▶ STATED TASK
Return the material below in full and exactly.
************
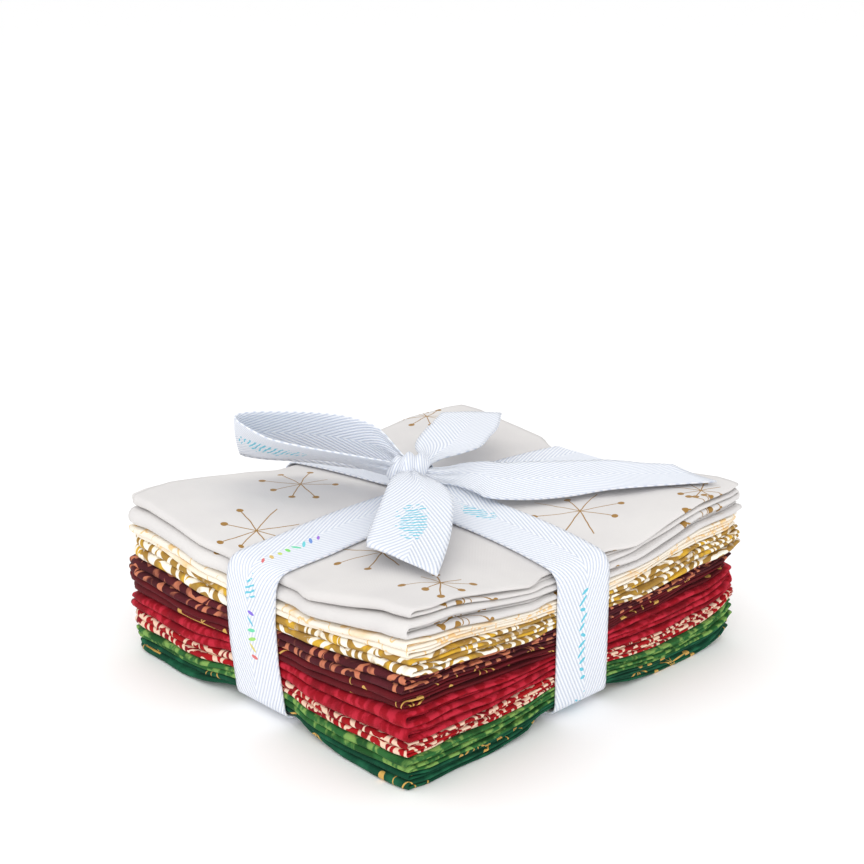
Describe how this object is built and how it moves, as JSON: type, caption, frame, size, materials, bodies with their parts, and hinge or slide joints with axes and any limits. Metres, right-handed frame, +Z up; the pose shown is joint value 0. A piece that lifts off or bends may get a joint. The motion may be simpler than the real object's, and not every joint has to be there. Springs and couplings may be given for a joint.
{
  "type": "fat quarter bundle",
  "caption": "Stack of folded quilting cottons in whites, golds, reds and greens, tied both ways with a white twill ribbon and a bow on top",
  "frame": {"origin": "on the floor under the middle of the stack, where the ribbon's two bands cross", "axes": "+Z is up; -Y faces the side where the fabrics' folds show as rolls; +X faces the side where the edges of the layers show"},
  "size_m": [0.1455, 0.1597, 0.0806],
  "materials": {
    "fabric_dark_green": "plain woven cotton",
    "fabric_green": "plain woven cotton",
    "fabric_red_scroll": "plain woven cotton",
    "fabric_red": "plain woven cotton",
    "fabric_maroon": "plain woven cotton",
    "fabric_brown": "plain woven cotton",
    "fabric_gold": "plain woven cotton",
    "fabric_cream": "plain woven cotton",
    "fabric_white": "plain woven cotton",
    "ribbon": "herringbone twill"
  },
  "bodies": {
    "root": {"fabric_dark_green": "fabric_dark_green", "fabric_green": "fabric_green", "fabric_red_scroll": "fabric_red_scroll", "fabric_red": "fabric_red", "fabric_maroon": "fabric_maroon", "fabric_brown": "fabric_brown", "fabric_gold": "fabric_gold", "fabric_cream": "fabric_cream", "fabric_white": "fabric_white", "ribbon_band_long": "ribbon", "ribbon_band_cross": "ribbon", "ribbon_knot": "ribbon", "bow_loop_side": "ribbon", "bow_loop_front": "ribbon", "bow_tail_long": "ribbon", "bow_tail_back": "ribbon"}
  },
  "joints": []
}
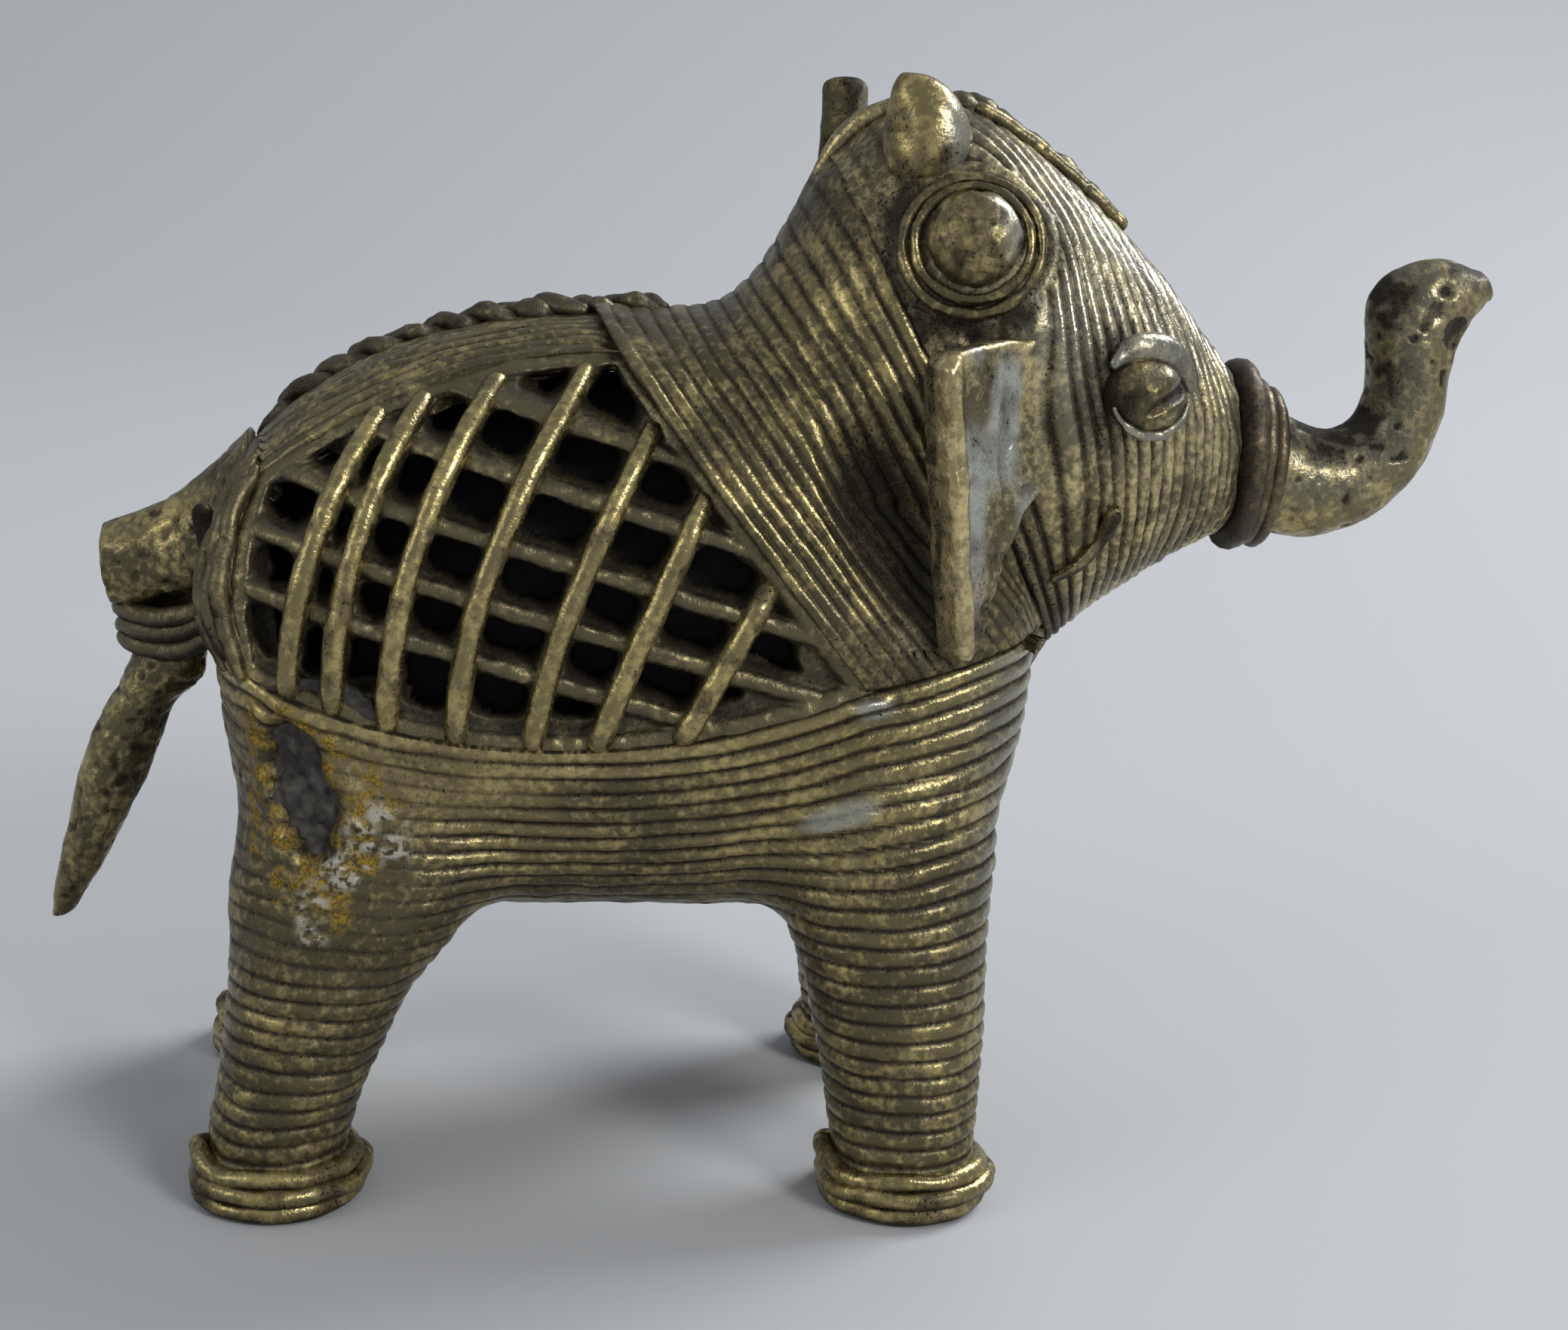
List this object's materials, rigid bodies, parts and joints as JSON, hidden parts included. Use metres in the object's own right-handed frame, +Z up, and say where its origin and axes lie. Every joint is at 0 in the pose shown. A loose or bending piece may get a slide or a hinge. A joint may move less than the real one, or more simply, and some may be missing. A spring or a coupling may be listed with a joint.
{
  "type": "openwork elephant figurine",
  "caption": "Standing elephant with a raised trunk: brass shell of laid threads over a clay core, open lattice flanks, ringed legs with foot cuffs and hanging tail.",
  "frame": {"origin": "middle of the bounding box in plan, on the plane of the soles", "axes": "+X towards the trunk along the longest side, +Y to the elephant's left, +Z up from the floor"},
  "size_m": [0.1194, 0.0462, 0.0904],
  "materials": {
    "brass": "old cast brass, olive brown patina with worn golden thread crests",
    "dark_brass": "cast brass with dark grime left between the threads",
    "bright_brass": "cast brass, rubbed golden on raised threads, pitted",
    "silver_brass": "smooth worn brass, pale and slightly pitted",
    "red_brass": "cast brass, reddish brown patina",
    "clay": "rough fired core clay, charcoal grey with ochre and white crust where it shows"
  },
  "bodies": {
    "root": {"belly_trough": "brass", "back_panel": "brass", "neck_shell": "brass", "head_shell": "brass", "tail_stub": "brass", "tail": "brass", "rump_panel": "dark_brass", "crest_braid": "dark_brass", "spine_braid": "dark_brass", "tail_wraps": "dark_brass", "right_front_leg": "brass", "right_front_leg_core": "clay", "right_front_foot_cuff": "bright_brass", "left_front_leg": "brass", "left_front_leg_core": "clay", "left_front_foot_cuff": "bright_brass", "right_rear_leg": "brass", "right_rear_leg_core": "clay", "right_rear_foot_cuff": "bright_brass", "left_rear_leg": "brass", "left_rear_leg_core": "clay", "left_rear_foot_cuff": "bright_brass", "right_grille": "dark_brass", "right_bar_1": "bright_brass", "right_bar_2": "bright_brass", "right_bar_3": "bright_brass", "right_bar_4": "bright_brass", "right_bar_5": "bright_brass", "right_bar_6": "bright_brass", "right_bar_7": "bright_brass", "right_temple_boss": "brass", "right_boss_rings": "brass", "right_eyelid": "brass", "right_crest_border": "brass", "right_eye": "silver_brass", "right_ear": "silver_brass", "right_crown_knob": "bright_brass", "left_grille": "dark_brass", "left_bar_1": "bright_brass", "left_bar_2": "bright_brass", "left_bar_3": "bright_brass", "left_bar_4": "bright_brass", "left_bar_5": "bright_brass", "left_bar_6": "bright_brass", "left_bar_7": "bright_brass", "left_temple_boss": "brass", "left_boss_rings": "brass", "left_eyelid": "brass", "left_crest_border": "brass", "left_eye": "silver_brass", "left_ear": "silver_brass", "left_crown_knob": "bright_brass", "head_core": "clay", "body_core": "clay", "trunk": "bright_brass", "trunk_collar": "red_brass"}
  },
  "joints": []
}
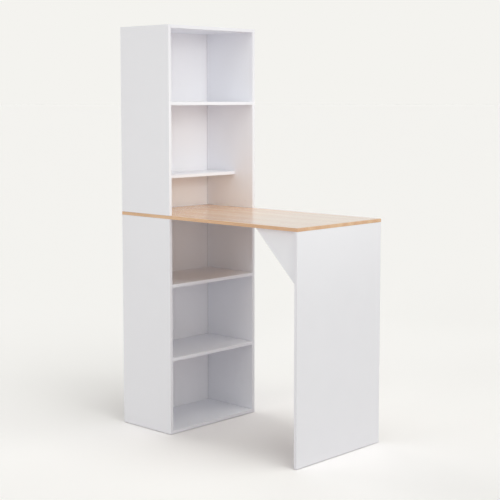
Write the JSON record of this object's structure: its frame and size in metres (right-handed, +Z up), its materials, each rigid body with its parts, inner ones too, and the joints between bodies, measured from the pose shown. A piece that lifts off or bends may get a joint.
************
▶ SOLUTION TO THE EXERCISE
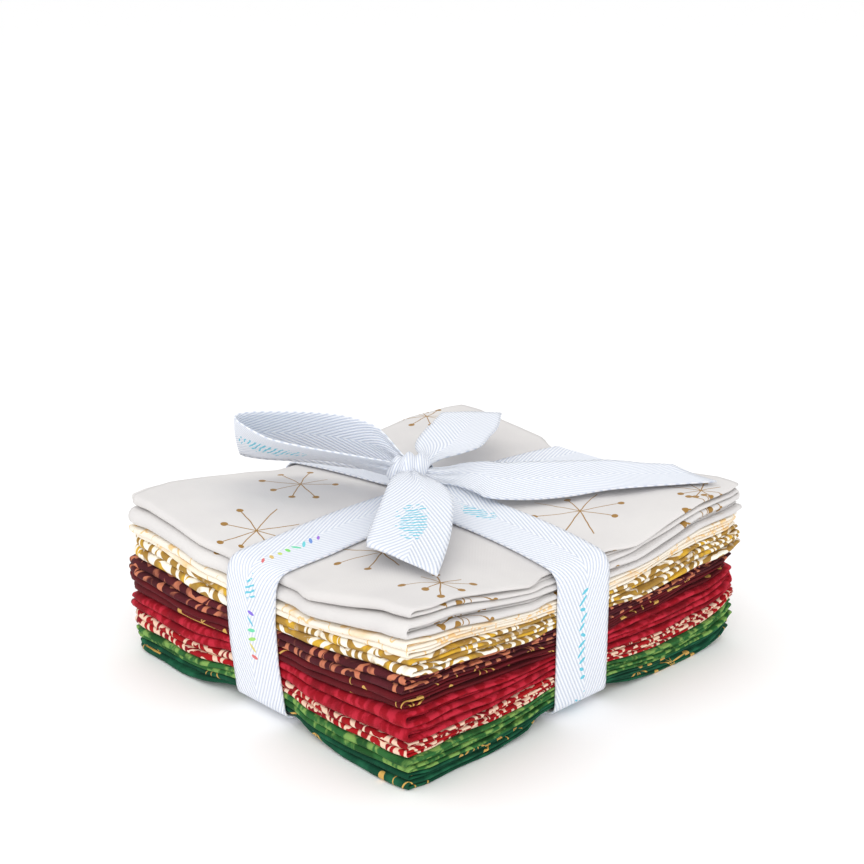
Describe how this object is built and how it moves, as JSON: type, caption, frame, size, materials, bodies with their parts, and hinge or slide joints with axes and any limits. Metres, right-handed frame, +Z up; the pose shown is joint value 0. A piece that lifts off or bends may get a joint. The motion may be simpler than the real object's, and not every joint has to be there. Springs and couplings may be given for a joint.
{
  "type": "fat quarter bundle",
  "caption": "Stack of folded quilting cottons in whites, golds, reds and greens, tied both ways with a white twill ribbon and a bow on top",
  "frame": {"origin": "on the floor under the middle of the stack, where the ribbon's two bands cross", "axes": "+Z is up; -Y faces the side where the fabrics' folds show as rolls; +X faces the side where the edges of the layers show"},
  "size_m": [0.1455, 0.1597, 0.0806],
  "materials": {
    "fabric_dark_green": "plain woven cotton",
    "fabric_green": "plain woven cotton",
    "fabric_red_scroll": "plain woven cotton",
    "fabric_red": "plain woven cotton",
    "fabric_maroon": "plain woven cotton",
    "fabric_brown": "plain woven cotton",
    "fabric_gold": "plain woven cotton",
    "fabric_cream": "plain woven cotton",
    "fabric_white": "plain woven cotton",
    "ribbon": "herringbone twill"
  },
  "bodies": {
    "root": {"fabric_dark_green": "fabric_dark_green", "fabric_green": "fabric_green", "fabric_red_scroll": "fabric_red_scroll", "fabric_red": "fabric_red", "fabric_maroon": "fabric_maroon", "fabric_brown": "fabric_brown", "fabric_gold": "fabric_gold", "fabric_cream": "fabric_cream", "fabric_white": "fabric_white", "ribbon_band_long": "ribbon", "ribbon_band_cross": "ribbon", "ribbon_knot": "ribbon", "bow_loop_side": "ribbon", "bow_loop_front": "ribbon", "bow_tail_long": "ribbon", "bow_tail_back": "ribbon"}
  },
  "joints": []
}
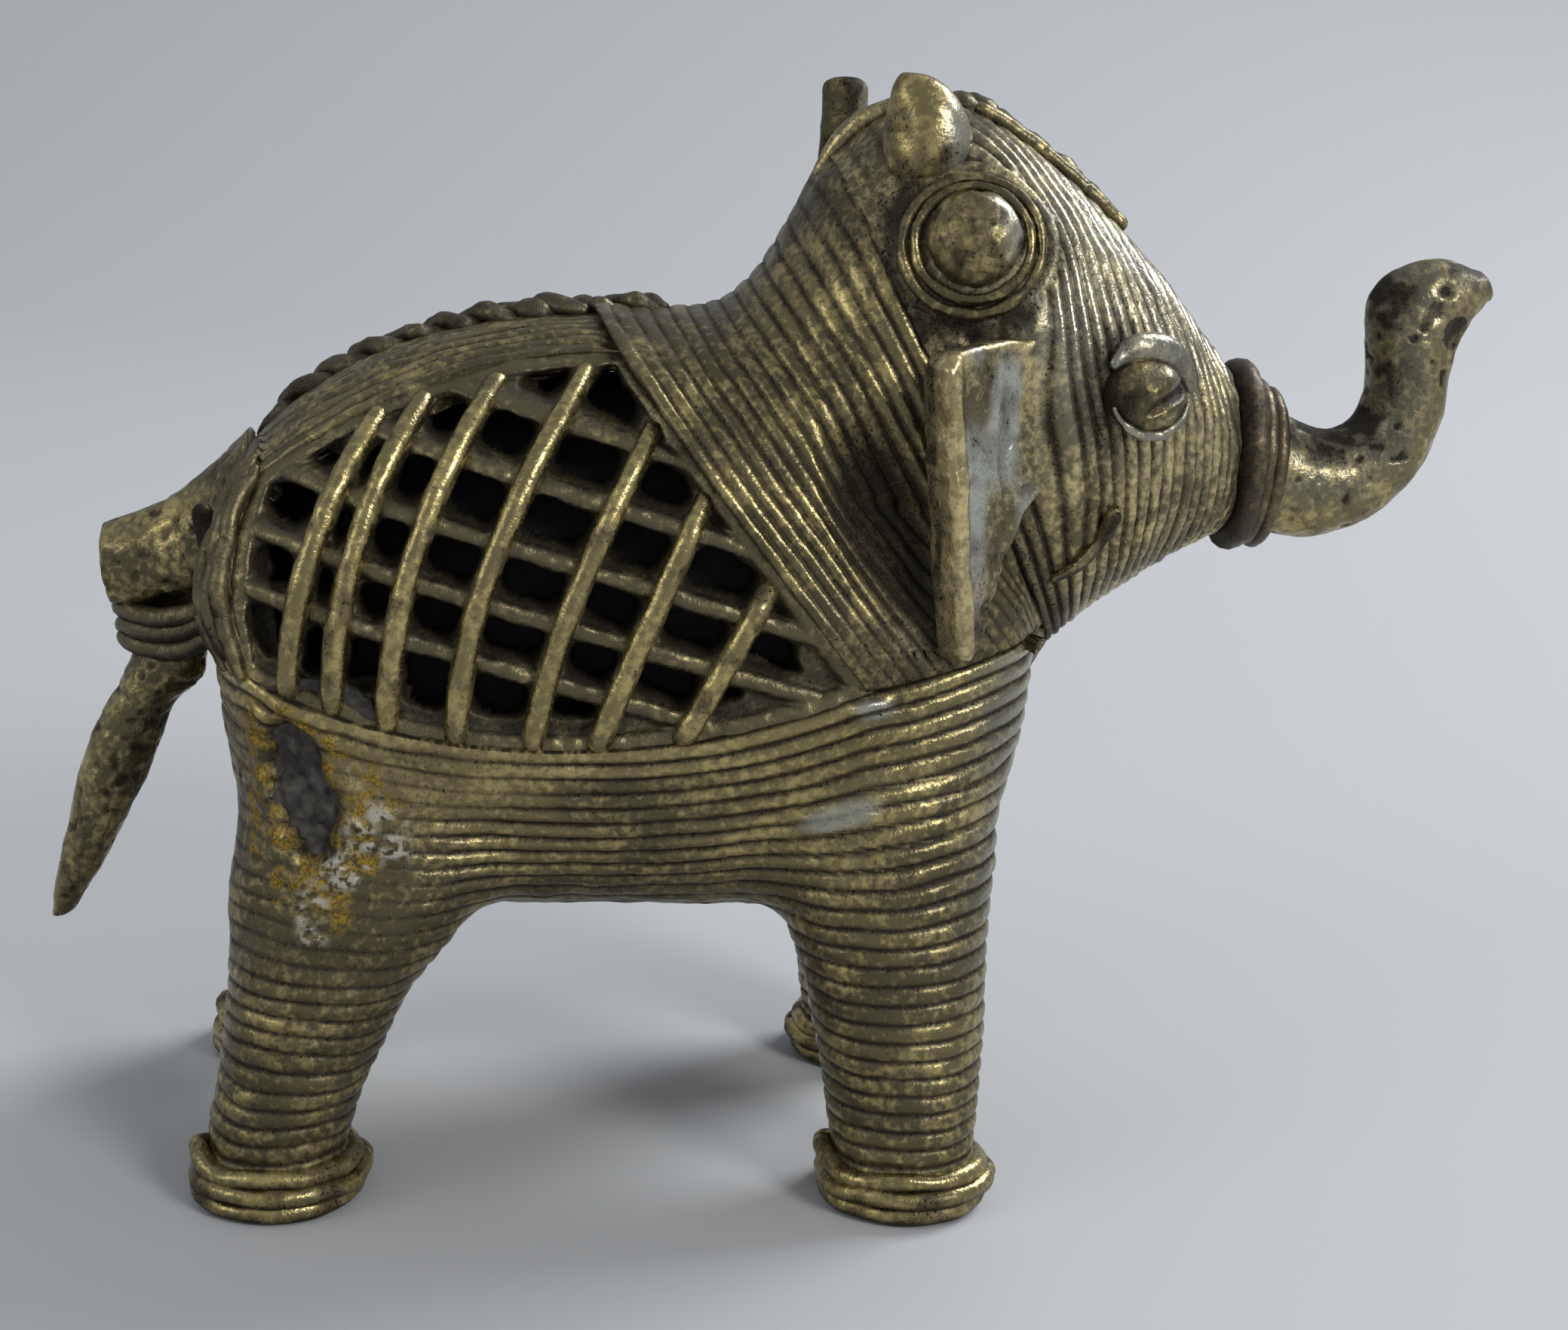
List this object's materials, rigid bodies, parts and joints as JSON, hidden parts included. Use metres in the object's own right-handed frame, +Z up, and say where its origin and axes lie. Every joint is at 0 in the pose shown. A loose or bending piece may get a slide or a hinge. A joint may move less than the real one, or more simply, and some may be missing. A spring or a coupling may be listed with a joint.
{
  "type": "openwork elephant figurine",
  "caption": "Standing elephant with a raised trunk: brass shell of laid threads over a clay core, open lattice flanks, ringed legs with foot cuffs and hanging tail.",
  "frame": {"origin": "middle of the bounding box in plan, on the plane of the soles", "axes": "+X towards the trunk along the longest side, +Y to the elephant's left, +Z up from the floor"},
  "size_m": [0.1194, 0.0462, 0.0904],
  "materials": {
    "brass": "old cast brass, olive brown patina with worn golden thread crests",
    "dark_brass": "cast brass with dark grime left between the threads",
    "bright_brass": "cast brass, rubbed golden on raised threads, pitted",
    "silver_brass": "smooth worn brass, pale and slightly pitted",
    "red_brass": "cast brass, reddish brown patina",
    "clay": "rough fired core clay, charcoal grey with ochre and white crust where it shows"
  },
  "bodies": {
    "root": {"belly_trough": "brass", "back_panel": "brass", "neck_shell": "brass", "head_shell": "brass", "tail_stub": "brass", "tail": "brass", "rump_panel": "dark_brass", "crest_braid": "dark_brass", "spine_braid": "dark_brass", "tail_wraps": "dark_brass", "right_front_leg": "brass", "right_front_leg_core": "clay", "right_front_foot_cuff": "bright_brass", "left_front_leg": "brass", "left_front_leg_core": "clay", "left_front_foot_cuff": "bright_brass", "right_rear_leg": "brass", "right_rear_leg_core": "clay", "right_rear_foot_cuff": "bright_brass", "left_rear_leg": "brass", "left_rear_leg_core": "clay", "left_rear_foot_cuff": "bright_brass", "right_grille": "dark_brass", "right_bar_1": "bright_brass", "right_bar_2": "bright_brass", "right_bar_3": "bright_brass", "right_bar_4": "bright_brass", "right_bar_5": "bright_brass", "right_bar_6": "bright_brass", "right_bar_7": "bright_brass", "right_temple_boss": "brass", "right_boss_rings": "brass", "right_eyelid": "brass", "right_crest_border": "brass", "right_eye": "silver_brass", "right_ear": "silver_brass", "right_crown_knob": "bright_brass", "left_grille": "dark_brass", "left_bar_1": "bright_brass", "left_bar_2": "bright_brass", "left_bar_3": "bright_brass", "left_bar_4": "bright_brass", "left_bar_5": "bright_brass", "left_bar_6": "bright_brass", "left_bar_7": "bright_brass", "left_temple_boss": "brass", "left_boss_rings": "brass", "left_eyelid": "brass", "left_crest_border": "brass", "left_eye": "silver_brass", "left_ear": "silver_brass", "left_crown_knob": "bright_brass", "head_core": "clay", "body_core": "clay", "trunk": "bright_brass", "trunk_collar": "red_brass"}
  },
  "joints": []
}
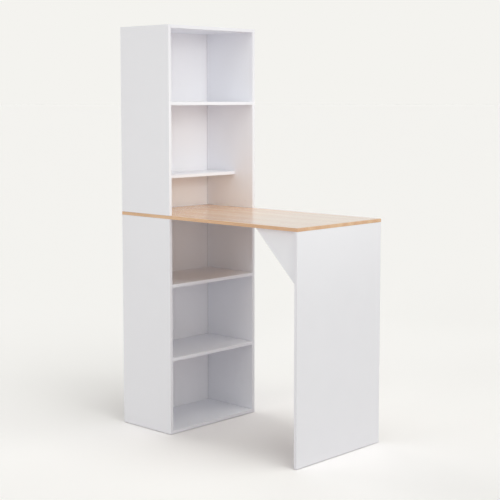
Write the JSON record of this object's structure: its frame and size in metres (right-handed, +Z up), its materials, each rigid body with its parts, inner ones too, and the joints between bodies, measured from the pose shown. A piece that lifts off or bends may get a joint.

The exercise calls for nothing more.